А во-вторых, атеистические потуги защитить человека от унижения «страхом Божьим» нелепы, потому что Бог не есть что-то, существующее так же, как существует мир и все в нем. В том смысле, в каком есть мир, – Бога нет. И наоборот, в том смысле, в каком есть Бог, – мира нет. Все те смыслы, которые слово «страх» имеет в применении к вещам мира, никак не могут быть прямо перенесены на взаимоотношения с Божественным сверхбытием. Только некая отдаленная аналогия возможна здесь. Прежде всего, аналогия с боязнью оскорбить любовь своего любимого, с боязнью замарать и омрачить свою любовь к нему.

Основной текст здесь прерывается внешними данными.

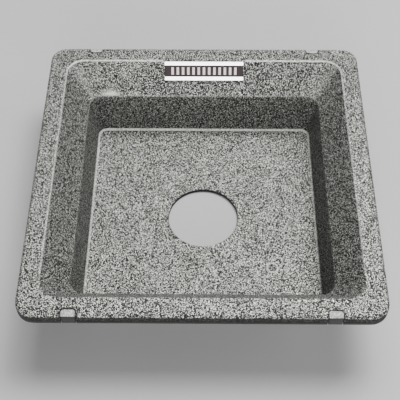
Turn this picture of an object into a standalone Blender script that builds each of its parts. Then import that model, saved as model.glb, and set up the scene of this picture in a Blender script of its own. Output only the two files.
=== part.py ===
"""Recessed lens board for a large-format view camera, 158 mm square.

The board is a square metal tray.  Its flat rim faces the subject, its well goes back into the
camera, and the shutter sits in the round hole in the floor of the well.  A light-trap frame
closes the back of the rim, four edge keys tie the two together, and a name plate is bonded into
a shallow pocket in one slope of the well.

Axes: origin under the middle of the well, +Z out of the well's mouth, +Y towards the name plate.
"""
import math

import bmesh
import bpy
from mathutils import Matrix, Vector

MM = 0.001
GAP = 0.3 * MM

# The board in plan: half widths, and the corner radius that goes with each
BOARD_HALF = 79.0 * MM
BOARD_CORNER = 8.0 * MM
MOUTH_HALF = 69.8 * MM
MOUTH_CORNER = 8.5 * MM
BREAK_HALF = 59.2 * MM
BREAK_CORNER = 6.5 * MM
FLOOR_HALF = 56.45 * MM
FLOOR_CORNER = 4.5 * MM

# The board in section
SHEET = 2.0 * MM
WELL_DEPTH = 38.8 * MM
BREAK_DEPTH = 15.3 * MM
RIM_TOP = WELL_DEPTH + SHEET
FLOOR_TOP = SHEET
BREAK_TOP = RIM_TOP - BREAK_DEPTH
EDGE_THICKNESS = 6.05 * MM
SKIRT_DEPTH = 4.4 * MM

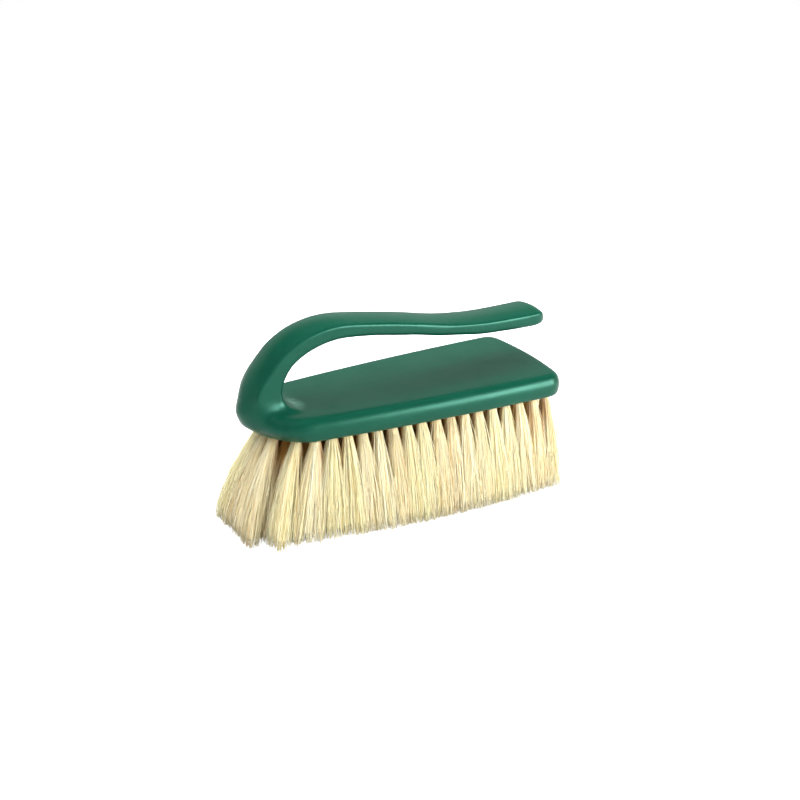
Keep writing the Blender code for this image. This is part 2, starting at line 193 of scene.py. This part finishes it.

То, что называется «страхом Божьим», есть, в конечном счете, совершенно особое чувство благоговения, предметом которого может быть только Бог. И это чувство необходимо предполагается в отношении к Богу. Прежде всего, этим чувством опознается Бог, – до тех пор пока этого потрясения человек не пережил, все его мысли, слова и психологические переживания, даже имея вид религиозности, остаются никак не затронутыми Божьим присутствием. Страх Божий указывает человеку на того Единственного, кого бояться стоило бы, если бы земной страх был уместен в отношении к Нему. И вот это потрясение души, страх Божий, открывающий душе Бога, открывает также человеку истинное его достоинство и истинную цену всего в мире. Страх Божий, чем более он совершенен, тем более он очищает душу от всех земных страхов, тем более он наполняет ее силой и светом, свободой и любовью.